> **WRITTEN PROBLEM**:
Write out every line below that includes the word "joints".

> **DATA EXCERPT**:
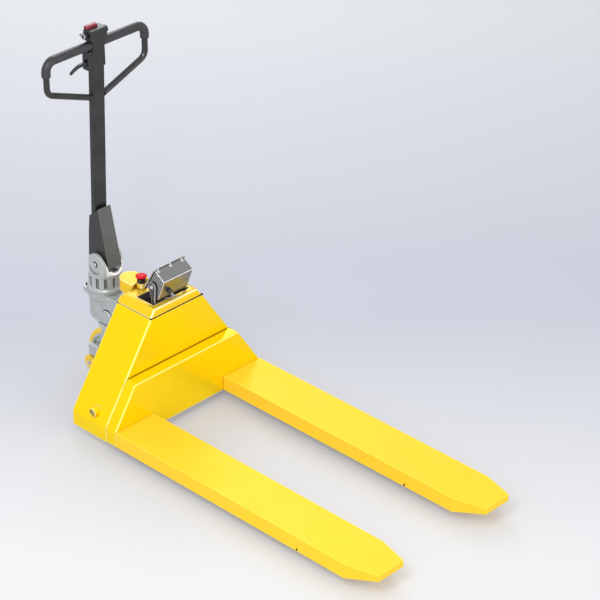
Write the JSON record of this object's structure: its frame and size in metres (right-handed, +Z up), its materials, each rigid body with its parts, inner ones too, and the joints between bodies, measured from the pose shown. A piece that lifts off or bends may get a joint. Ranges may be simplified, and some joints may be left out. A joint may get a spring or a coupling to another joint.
{
  "type": "electric pallet truck",
  "caption": "Walk-behind electric pallet truck with weighing forks: A-shaped chassis, tilting display on top, grey steered drive wheel and tall tiller with a loop handle.",
  "frame": {"origin": "on the floor under the middle of the bounding box, forks lowered and tiller upright", "axes": "+X along the forks towards their tips, +Y to the truck's left seen from the tiller, +Z up"},
  "size_m": [1.66, 0.68, 1.344],
  "materials": {
    "yellow_paint": "glossy powder coat",
    "black_paint": "satin powder coat",
    "grey_foot_paint": "satin powder coat",
    "cast_grey": "zinc-grey coated casting",
    "steel": "machined",
    "rubber": "matt",
    "black_plastic": "fine texture",
    "dark_plastic": "satin",
    "yellow_urethane": "satin polyurethane",
    "red_plastic": "glossy",
    "stainless": "bright sheet",
    "glass": "dark display window",
    "bronze": "machined bronze",
    "cable_grey": "cable jacket"
  },
  "bodies": {
    "drive_base": {"base_casting": "cast_grey", "spindle_bush": "bronze", "lift_cylinder": "black_paint"},
    "frame": {"chassis_shell": "yellow_paint", "heel_box": "yellow_paint", "top_cover": "yellow_paint", "recess_tray": "dark_plastic", "lift_crossbar": "steel", "piston_rod": "steel", "fork_shell_left": "yellow_paint", "fork_shell_right": "yellow_paint", "fork_beam_left": "steel", "fork_beam_right": "steel", "load_cell_rear_left": "stainless", "load_cell_front_left": "stainless", "load_cell_rear_right": "stainless", "load_cell_front_right": "stainless", "shaft_bushing_left": "yellow_paint", "shaft_bushing_right": "yellow_paint", "battery_pack": "black_plastic", "pump_motor": "black_paint", "estop_collar": "black_plastic", "indicator_bracket": "stainless"},
    "steering": {"tiller_head": "cast_grey", "steering_spindle": "steel", "wheel_yoke": "cast_grey", "drive_axle": "steel", "tiller_pin": "steel"},
    "drive_wheel": {"drive_tyre": "yellow_urethane", "drive_hub": "cast_grey"},
    "stabiliser_left": {"stabiliser_wheel_left": "yellow_urethane"},
    "stabiliser_right": {"stabiliser_wheel_right": "yellow_urethane"},
    "tiller": {"tiller_arm": "black_paint", "tiller_foot": "grey_foot_paint", "return_spring": "steel", "handle_loop": "black_paint", "grip_left": "rubber", "grip_right": "rubber", "control_housing": "black_plastic", "lever_housing": "black_plastic"},
    "throttle": {"throttle_butterfly": "black_plastic"},
    "lever": {"lowering_lever": "black_plastic"},
    "belly": {"belly_button": "red_plastic"},
    "horn": {"horn_button": "dark_plastic"},
    "lift_switch": {"lift_button": "dark_plastic"},
    "key": {"ignition_key": "steel"},
    "estop": {"estop_button": "red_plastic"},
    "indicator": {"indicator_housing": "stainless", "indicator_bezel": "stainless", "display_window": "glass", "cable_gland": "black_plastic", "load_cell_cable_left": "cable_grey", "load_cell_cable_right": "cable_grey"},
    "rocker": {"rocker_shaft": "steel"},
    "push_rod_left": {"push_rod_left": "steel"},
    "push_rod_right": {"push_rod_right": "steel"},
    "roller_arm_left": {"roller_arm_left": "steel"},
    "roller_arm_right": {"roller_arm_right": "steel"},
    "load_roller_left": {"load_roller_left": "yellow_urethane"},
    "load_roller_right": {"load_roller_right": "yellow_urethane"}
  },
  "joints": [
    {"name": "lift", "type": "slide", "parent": "drive_base", "child": "frame", "axis": [0, 0, 1], "range_m": [0, 0.115]},
    {"name": "steer", "type": "hinge", "parent": "drive_base", "child": "steering", "pos_m": [-0.7602, 0, 0.3], "axis": [0, 0, 1], "range_deg": [-90, 90]},
    {"name": "drive_wheel_spin", "type": "hinge", "parent": "steering", "child": "drive_wheel", "pos_m": [-0.7352, 0, 0.096], "axis": [0, 1, 0], "continuous": true},
    {"name": "tiller_tilt", "type": "hinge", "parent": "steering", "child": "tiller", "pos_m": [-0.7532, 0, 0.457], "axis": [0, -1, 0], "range_deg": [0, 72], "stiffness_Nm_per_rad": 22, "springref_deg": -20.05},
    {"name": "throttle_turn", "type": "hinge", "parent": "tiller", "child": "throttle", "pos_m": [-0.7592, 0, 1.314], "axis": [0, 1, 0], "range_deg": [-40, 40], "stiffness_Nm_per_rad": 0.15},
    {"name": "lever_pull", "type": "hinge", "parent": "tiller", "child": "lever", "pos_m": [-0.7582, -0.039, 1.216], "axis": [-1, 0, 0], "range_deg": [0, 16], "stiffness_Nm_per_rad": 0.25, "springref_deg": -17.19},
    {"name": "belly_press", "type": "slide", "parent": "tiller", "child": "belly", "axis": [0, 0, -1], "range_m": [0, 0.005], "stiffness_N_per_m": 800, "springref_m": -0.003},
    {"name": "horn_press", "type": "slide", "parent": "tiller", "child": "horn", "axis": [1, 0, 0], "range_m": [0, 0.0025], "stiffness_N_per_m": 600, "springref_m": -0.002},
    {"name": "lift_press", "type": "slide", "parent": "tiller", "child": "lift_switch", "axis": [1, 0, 0], "range_m": [0, 0.0025], "stiffness_N_per_m": 600, "springref_m": -0.002},
    {"name": "key_turn", "type": "hinge", "parent": "tiller", "child": "key", "pos_m": [-0.7782, 0.027, 1.306], "axis": [-1, 0, 0], "range_deg": [0, 90]},
    {"name": "estop_press", "type": "slide", "parent": "frame", "child": "estop", "axis": [0, 0, -1], "range_m": [0, 0.006]},
    {"name": "indicator_tilt", "type": "hinge", "parent": "frame", "child": "indicator", "pos_m": [-0.43819, 0, 0.50494], "axis": [0, 1, 0], "range_deg": [-12, 15], "deforming": ["load_cell_cable_left", "load_cell_cable_right"]},
    {"name": "rocker_turn", "type": "hinge", "parent": "frame", "child": "rocker", "pos_m": [-0.4632, 0, 0.115], "axis": [0, -1, 0], "range_deg": [0, 11]},
    {"name": "stabiliser_spin_left", "type": "hinge", "parent": "steering", "child": "stabiliser_left", "pos_m": [-0.7952, 0.0525, 0.05], "axis": [0, 1, 0], "continuous": true},
    {"name": "push_rod_travel_left", "type": "slide", "parent": "frame", "child": "push_rod_left", "axis": [1, 0, 0], "range_m": [0, 0.0105]},
    {"name": "roller_arm_swing_left", "type": "hinge", "parent": "frame", "child": "roller_arm_left", "pos_m": [0.3518, 0.2525, 0.044], "axis": [0, 1, 0], "range_deg": [0, 47.5]},
    {"name": "load_roller_spin_left", "type": "hinge", "parent": "roller_arm_left", "child": "load_roller_left", "pos_m": [0.5118, 0.2525, 0.04], "axis": [0, 1, 0], "continuous": true},
    {"name": "stabiliser_spin_right", "type": "hinge", "parent": "steering", "child": "stabiliser_right", "pos_m": [-0.7952, -0.0525, 0.05], "axis": [0, 1, 0], "continuous": true},
    {"name": "push_rod_travel_right", "type": "slide", "parent": "frame", "child": "push_rod_right", "axis": [1, 0, 0], "range_m": [0, 0.0105]},
    {"name": "roller_arm_swing_right", "type": "hinge", "parent": "frame", "child": "roller_arm_right", "pos_m": [0.3518, -0.2525, 0.044], "axis": [0, 1, 0], "range_deg": [0, 47.5]},
    {"name": "load_roller_spin_right", "type": "hinge", "parent": "roller_arm_right", "child": "load_roller_right", "pos_m": [0.5118, -0.2525, 0.04], "axis": [0, 1, 0], "continuous": true}
  ],
  "couplings": [
    {"joint": "rocker_turn", "follows": "lift", "rad_per_m": 1.55},
    {"joint": "push_rod_travel_left", "follows": "lift", "ratio": 0.0885},
    {"joint": "roller_arm_swing_left", "follows": "lift", "rad_per_m": 7.076},
    {"joint": "push_rod_travel_right", "follows": "lift", "ratio": 0.0885},
    {"joint": "roller_arm_swing_right", "follows": "lift", "rad_per_m": 7.076}
  ]
}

> **TASK ANSWER**:
Write the JSON record of this object's structure: its frame and size in metres (right-handed, +Z up), its materials, each rigid body with its parts, inner ones too, and the joints between bodies, measured from the pose shown. A piece that lifts off or bends may get a joint. Ranges may be simplified, and some joints may be left out. A joint may get a spring or a coupling to another joint.
  "joints": [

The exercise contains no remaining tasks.